Labor and Employment Law Matters. Purchaser and Seller Parent shall, and shall cause their respective Affiliates to, cooperate to take all steps, on a timely basis, as are required under applicable Law (including the Transfer of Undertakings Laws) or any Collective Bargaining Agreement to notify, consult with, or negotiate the effect, impact, terms or timing of the transactions contemplated by this Agreement with each works council, union, labor board, employee group (or employees directly) or Governmental Authority related to the foregoing.
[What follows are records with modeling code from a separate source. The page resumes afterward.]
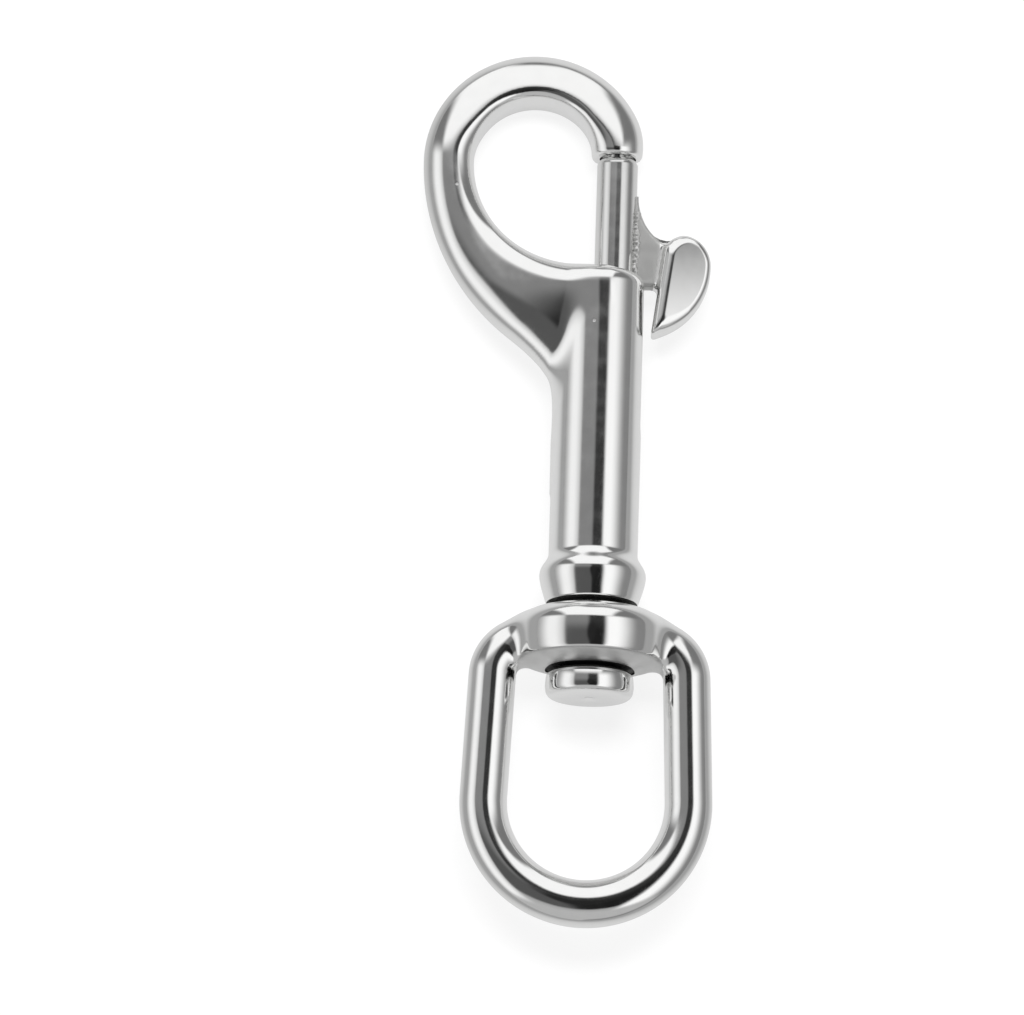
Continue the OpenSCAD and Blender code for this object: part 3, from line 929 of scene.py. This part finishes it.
# painted light: where only the metal sees it, the sheet glows as a pool round the object, less
# further away
place = add_node(
    tree, "ShaderNodeMapping",
    {"Vector": add_node(tree, "ShaderNodeTexCoord").outputs["Object"], "Location": (-0.003, 0, 0),
     "Scale": (1, 0.3, 1)})
away = add_node(tree, "ShaderNodeVectorMath", {0: place.outputs[0]}, operation="LENGTH")
away = add_node(
    tree, "ShaderNodeMapRange",
    {"Value": away.outputs["Value"], "From Min": 0.01, "From Max": 0.045, "To Min": 0.6,
     "To Max": 0.22}, interpolation_type="SMOOTHSTEP")
glow = add_node(
    tree, "ShaderNodeMix", {0: path.outputs["Is Glossy Ray"], 2: 0.8, 3: away.outputs[0]})
white = add_node(tree, "ShaderNodeEmission", {"Color": glow.outputs[0]})
bright = add_node(tree, "ShaderNodeAddShader", {0: lit.outputs[0], 1: white.outputs[0]})
mix = add_node(
    tree, "ShaderNodeMixShader",
    {0: shown_ray.outputs[0], 1: plain.outputs[0], 2: bright.outputs[0]})
tree.links.new(mix.outputs[0], tree.nodes["Material Output"].inputs["Surface"])
floor.data.materials.append(paper)

lamp = bpy.data.objects.new("overhead lamp", bpy.data.lights.new("overhead lamp", "AREA"))
bpy.context.scene.collection.objects.link(lamp)
lamp.data.shape = "RECTANGLE"
lamp.data.size = 0.5
lamp.data.size_y = 0.25
lamp.data.energy = 6
lamp.visible_glossy = False
lamp_up = math.radians(74)
aim = Vector((0, math.cos(lamp_up), math.sin(lamp_up)))
lamp.matrix_world = Matrix.Translation(aim) @ aim.to_track_quat("Z", "Y").to_matrix().to_4x4()

camera = bpy.data.objects.new("camera", bpy.data.cameras.new("camera"))
bpy.context.scene.collection.objects.link(camera)
camera.data.sensor_width = 36
camera.data.lens = 210.9375
camera.data.clip_start = 0.05
elevation, roll, distance = math.radians(80.5), math.radians(1.91), 0.598
centre = Vector((-0.0053, -0.00244, 0.006))
back = Vector((0, -math.cos(elevation), math.sin(elevation)))
camera.matrix_world = (
    Matrix.Translation(centre + back * distance)
    @ back.to_track_quat("Z", "Y").to_matrix().to_4x4()
    @ Matrix.Rotation(roll, 4, "Z"))
bpy.context.scene.camera = camera
bpy.context.scene.view_settings.view_transform = "Standard"
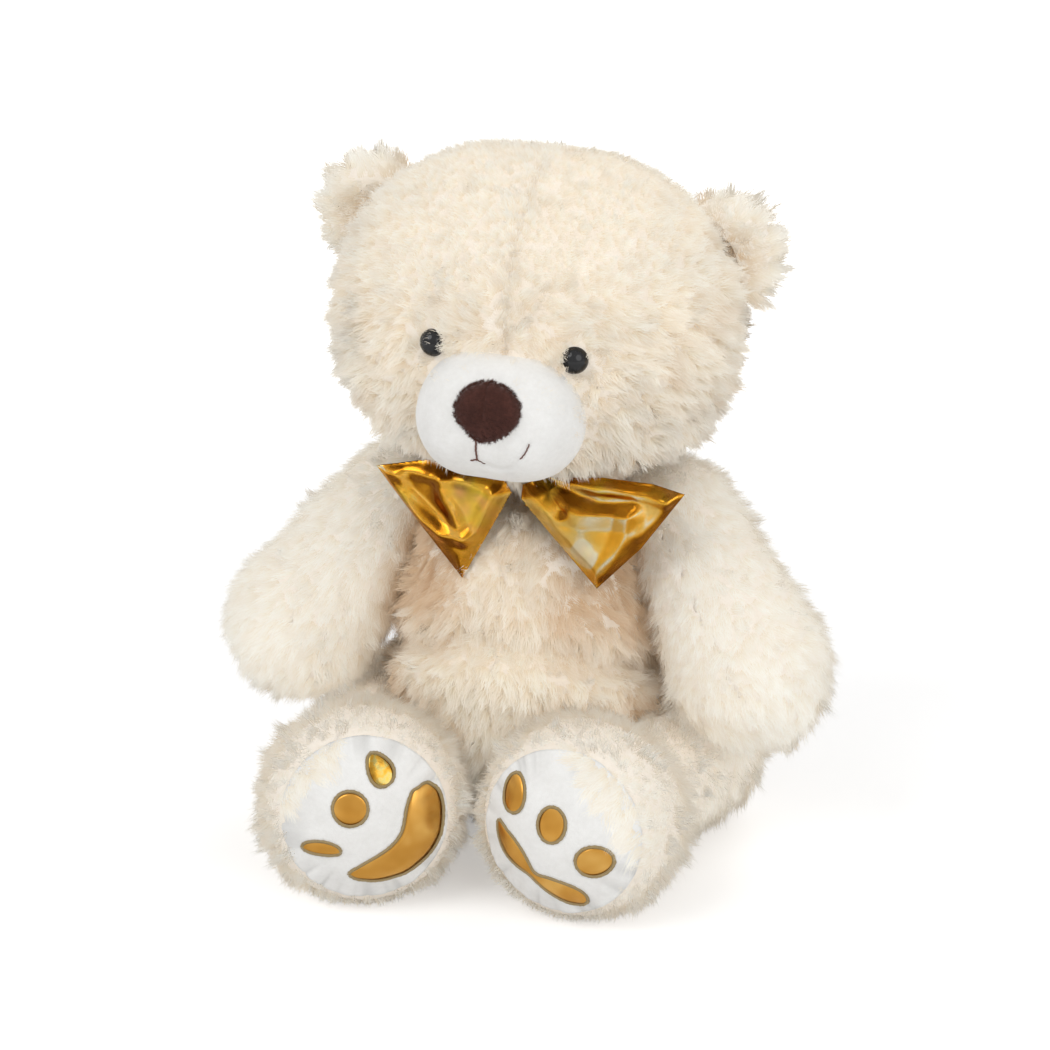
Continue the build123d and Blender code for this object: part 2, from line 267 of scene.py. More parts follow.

Seller Parent shall regularly review with Purchaser the progress of the notifications, consultations and negotiations with each such works council, union, labor board, employee group (or employees directly) and Governmental Authority regarding the effect, impact or timing of the transactions contemplated by this Agreement. Purchaser and Seller Parent shall, and shall cause their respective Affiliates to, comply with all applicable Laws, directives and regulations relating to the Business Employees in connection with this Section 6.6(l). To the extent required by Law or Collective Bargaining Agreement (and within the time periods required by Law or Collective Bargaining Agreement), Purchaser shall or shall cause its applicable Affiliate to (i) become a party to any Collective Bargaining Agreement with respect to applicable Transferred Employees and shall be responsible for all Liabilities under any Collective Bargaining Agreement with respect to any Business Employee or Former Business Employee, regardless of whether arising prior to, on or after the Closing Date, and (ii) join any industrial, employer or similar association or federation. Purchaser shall indemnify Seller Parent and its Affiliates for any Liabilities incurred by Seller Parent and its Affiliates with respect to Purchaser or its Affiliates’ failure to comply with the obligations under this Section 6.6(l), which shall be considered Purchaser Assumed Employee Liabilities in accordance with Section 6.6(a)(i). Seller Parent shall indemnify Purchaser and its Affiliates for any Liabilities incurred by Purchaser and its Affiliates with respect to Seller Parent’s or its Affiliates’ failure to comply with the obligations under this Section 6.6(l).
Appears in 4 contracts
Samples: Stock and Asset Purchase Agreement (Haleon PLC), Stock and Asset Purchase Agreement (Haleon PLC), Stock and Asset Purchase Agreement (Glaxosmithkline PLC)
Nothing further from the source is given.